At the Department of Labor official were less enthusiastic about employment possibilities. One official, who asked not to be identified told reporters the agency was looking into rumors an Arby's in Canada was expanding its midnight to 8am shift but there was little else.

This was way too easy to write - Bill

Friday, October 2, 2009

I'm In My Own Personal Zombie Movie!

"Zombieland" is now out in theaters and you should check it out if you're in the mood for a comedy. I saw it a few weeks ago and it got me to thinking. My life is a zombie movie. In fact anyone who is unemployed (or underemployed) is in their very own zombie movie too. And not as the hero - in fact we're all pretty much undead as far as the rest of the world is concerned. The "living," or more accurately, the employed, shun us. Try getting someone who talked to you about a job a while ago to call you back. Mentioning your employment status kills all party conversations, that is, if you even get invited to parties any more.

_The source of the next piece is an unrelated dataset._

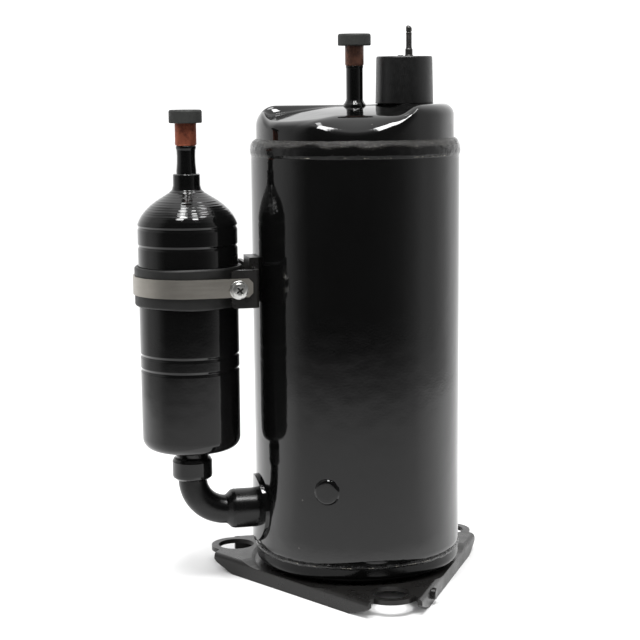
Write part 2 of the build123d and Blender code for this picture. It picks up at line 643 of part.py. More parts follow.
with BuildPart() as valve_stop:
    side = Plane(origin=(*port_at, VALVE_Z), x_dir=(*polar(1, VALVE_DIR), 0),
                 z_dir=(*polar(1, VALVE_DIR - 90), 0))
    with BuildSketch(side) as profile:
        Polygon((27.0, 0), (20.0, 0), (20.0, 0.6), (8, 1.6), (-4.2, 2.6), (-4.2, 4.0),
                (8, 3.0), (20.4, 2.0), (27.0, 2.0), align=None)
    extrude(profile.sketch, amount=3.6, both=True)
    with BuildSketch(valve_plane(VALVE_Z - 1)) as rivet_hole:
        with Locations((23.6, 0)):
            Circle(1.5)
    extrude(rivet_hole.sketch, amount=5, mode=Mode.SUBTRACT)
save(valve_stop, "valve_stop")

with BuildPart() as valve_rivet:
    with BuildSketch(valve_plane(CYL_TOP)) as shank:
        with Locations((23.6, 0)):
            Circle(1.5)
    extrude(shank.sketch, amount=VALVE_Z + 2.0 - CYL_TOP)
    with BuildSketch(valve_plane(VALVE_Z + 2.0)) as head:
        with Locations((23.6, 0)):
            Circle(2.6)
    extrude(head.sketch, amount=1.3)
save(valve_rivet, "valve_rivet")

with BuildPart() as vane:
    with BuildSketch(radial_plane(VANE_DIR, CYL_LOW + 0.04)) as outline:
        with Locations((VANE_TIP + VANE_T / 2, 0)):
            Circle(VANE_T / 2)
            Rectangle(VANE_BACK - VANE_TIP - VANE_T / 2, VANE_T,
                      align=(Align.MIN, Align.CENTER))
    extrude(outline.sketch, amount=CYL_TOP - CYL_LOW - 0.08)
save(vane, "vane")

with BuildPart() as vane_spring:
    outward = (*polar(1, VANE_DIR), 0)
    with BuildLine() as coil:
        Helix(pitch=1.45, height=6.6, radius=2.3,
              center=(*polar(VANE_BACK + 0.55, VANE_DIR), mid), direction=outward)
    with BuildSketch(Plane(origin=coil.line @ 0, z_dir=coil.line % 0)) as wire:
        Circle(0.4)
    sweep(wire.sketch, path=coil.line, is_frenet=True)
save(vane_spring, "vane_spring")

with BuildPart() as spring_plug:
    drill(VANE_DIR, 3.1, 47.8, 49.8, mid, Mode.ADD)
save(spring_plug, "spring_plug")

# ============================ shaft and roller ==============================
ecc_at = polar(ECC, ECC_DIR)
with BuildPart() as crankshaft:
    rod(LOW_J, 4.6, 24.0)
    rod(ECC_R, CYL_LOW + 0.6, CYL_TOP - 0.6, ecc_at)
    rod(6.8, CYL_TOP - 2.0, CYL_TOP + 1.0)
    rod(MAIN_J, CYL_TOP, SHAFT_TOP)
    rod(3.0, 4.0, 60.0, mode=Mode.SUBTRACT)
    with BuildSketch(cross_plane(ECC_DIR, 0, mid)) as feed:
        Circle(1.4)
    extrude(feed.sketch, amount=20, mode=Mode.SUBTRACT)
    chamfer(edges().filter_by(GeomType.CIRCLE).sort_by(Axis.Z)[-1], 0.8)
save(crankshaft, "crankshaft")

with BuildPart() as oil_paddle:
    with BuildSketch(Plane.XY.offset(6.0)) as strip:
        Rectangle(5.8, 0.8)
    extrude(strip.sketch, amount=22)
    with BuildSketch(Plane.XY.offset(28.0)) as strip:
        Rectangle(0.8, 5.8)
    extrude(strip.sketch, amount=20)
save(oil_paddle, "oil_paddle")

with BuildPart() as roller:
    tube(ROLLER_R, ECC_R + GAP, CYL_LOW + 0.03, CYL_TOP - 0.03, ecc_at)
save(roller, "roller")

# ============================ motor =========================================
with BuildPart() as stator_core:
    tube(SHELL_IN, BORE_R, STACK_LOW, STACK_TOP)
    with BuildSketch(Plane.XY.offset(STACK_LOW - 1)) as slots:
        with PolarLocations(35.6, SLOTS, start_angle=7.5):
            Rectangle(10.6, 4.0)
        with PolarLocations(29.6, SLOTS, start_angle=7.5):
            Rectangle(3.0, 1.8)
        with PolarLocations(SHELL_IN + 2.0, 6):
            Rectangle(8.0, 16.0)
    extrude(slots.sketch, amount=STACK_TOP - STACK_LOW + 2, mode=Mode.SUBTRACT)
save(stator_core, "stator_core")


def winding(radius, depth, width, ring_in, ring_out, low, high, foot, crown):
    """Slot bars joined by a rounded end turn below and above the core."""
    with BuildSketch(Plane.XY.offset(foot - 1)) as bars:
        with PolarLocations(radius, SLOTS, start_angle=7.5):
            Rectangle(depth, width)
    extrude(bars.sketch, amount=crown - foot + 2)
    tube(ring_out, ring_in, low, foot)
    tube(ring_out, ring_in, crown, high)


with BuildPart() as main_winding:
    winding(37.9, 5.4, 3.4, 35.0, 44.5, 88.0, 186.0, 99.0, 171.0)
    fillet([e for e in edges().filter_by(GeomType.CIRCLE)
            if abs(e.center().Z - 88) < 1e-6 or abs(e.center().Z - 186) < 1e-6], 3.5)
save(main_winding, "main_winding")

with BuildPart() as start_winding:
    winding(32.7, 4.2, 3.4, 30.2, 34.7, 91.0, 181.0, 100.0, 170.0)
    fillet([e for e in edges().filter_by(GeomType.CIRCLE)
            if abs(e.center().Z - 91) < 1e-6 or abs(e.center().Z - 181) < 1e-6], 1.6)
save(start_winding, "start_winding")

with BuildPart() as rotor_core:
    tube(ROTOR_R, MAIN_J, ROTOR_LOW, ROTOR_TOP)
    with BuildSketch(Plane.XY.offset(ROTOR_LOW - 1)) as holes:
        with PolarLocations(25.4, BARS):
            Circle(1.6)
        with PolarLocations(14.5, 4, start_angle=ECC_DIR + 45):
            Circle(1.6)
    extrude(holes.sketch, amount=ROTOR_TOP - ROTOR_LOW + 2, mode=Mode.SUBTRACT)
save(rotor_core, "rotor_core")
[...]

Not that we're running around bleeding at the mouth but a recent trip to the Department of Labor had me wondering if some of the people there were about to lose flesh off their bodies. Footage of unemployed people in TV newscasts has us looking bad enough though. But fear not people - we don't crave the fleash of the living. So far the Entemann's Bakery Outlet store here in Queens is sufficing very well.

Oh, and I must apologize for not writing sooner. Frankly I've been in a bit of a funk and kind of turned inwardly for a while. I didn't want to subject anyone to those thoughts. But a good zombie movie lightened me enough to write this piece.